Illinois Small Business
Development Center at WIU

Dan Voorhis


You have your business idea and you’re ready to start. Now you’ll have to focus on some critical details like getting a business license and deciding how to structure your new company.

A handy startup checklist includes these steps:
Create a business plan
Decide on a business structure and business name
Get license information and business referrals
Obtain the necessary tax information
Identify sources of financing

Some people will just cold-start a business, jumping right into operations. Others will take the time to write a business plan that states what their business is doing and where they want it to go. A business plan helps you refine the business idea to help you see if the business will be successful enough to create the income you need before you put your money into it. Even if you are willing to risk your own money, most lenders will require that you show them a business plan before they put their money into it!

There are lots of books, guides, and workshops on how to write a business plan. You can also get some hands-on help from a representative at the Small Business Development Center.

Many new business owners are seeking government grants to support them in the business start-up process. Sadly, there are very few programs that provide this type of grant. However, there are a few specific initiatives that provide some start-up financing. For example, the Small Business Innovation Research (SBIR) program provides some limited matching state funding for research projects.

There is no easy way to get government money for a new business start-up. You’re either going to have to fund the business using your own resources and credit (such as the 3 Fs: “friends, family and fools”), or go out and get a loan from a local bank. But, in all of these cases, the money comes in the form of loans. You must qualify for the money, and, of course, you must pay it back!

The Two Rivers Regional Council Revolving Loan Fund, Two Rivers Resource Conservation and Development’s (RC&D) Revolving Loan Fund, and River Valley Community Development Corporation offer financial assistance through loans to new business start-ups. To find out more about the Two Rivers Regional Council’s Revolving Loan Fund, contact Charles Bell at (217)224-8171 ( For more information on the Two Rivers RC&D Revolving Loan Fund, contact the Martha Sheppard at (217)285-4114 ( For more information on the River Valley Community Development Corporation’s business loan program contact Gregg Roegge at (217)322-3323.

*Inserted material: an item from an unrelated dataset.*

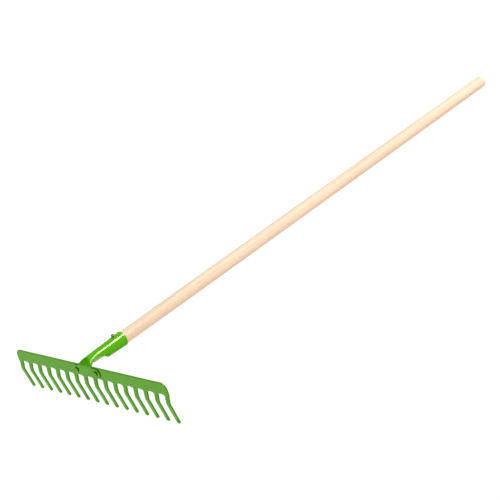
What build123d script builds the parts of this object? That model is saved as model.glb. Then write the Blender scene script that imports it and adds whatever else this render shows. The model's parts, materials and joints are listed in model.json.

It is never too early to understand and begin implementing sound business practices. At this point, you may also want to continue learning about the business start-up process. Illinois’s many training organizations, including the community colleges, and SBDCs, don’t just teach the basics of how to start a business. They offer workshops on lots of useful topics, like how to use QuickBooks financial software or how to do business on eBay.

A word from the wise:
The information in the business plan is much more important than the format. Too many people get tied up in the format without really thinking through the questions they will need to deal with for the business to succeed. The process of business planning is more critical to you than the document. Your lender requires the document to be sure you have planned ahead.

Can you get free government grant money to start your business?
If you ever watch late night television, you’re probably familiar with the commercials that talk of “free government money” for your business. While there are a few very limited sources of government grants, this claim falls in the category of “if it sounds too good to be true, it isn’t true.” Starting a business is hard work, and it requires an extensive financial and personal commitment from you and your family. Because new businesses are so important to Illinois’s economy, government agencies and lots of non-profits work to help budding entrepreneurs. But most of this help is about giving a hand-up, not a hand-out. If you want information or training on how to succeed in business, we can help. If you’re looking for free government money, good luck!

Using technology in starting your business?
The Internet can be a treasure trove of resources, as well as offering convenient access to the information, forms and referrals at your convenience, anytime, anywhere. Federal tax information and forms, state and local licenses, permits, and applications can all be accessed and submitted electronically. The Illinois Technology Development Alliance is a private, not-for-profit, professional services firm that helps technology-based companies define and build their businesses. Our impact on developing high technology companies in this region is the measure of everything we do. (

A good introduction to the use of the Internet in developing your business can be found at All Business. Spoon River College provides a range of technology-related training programs.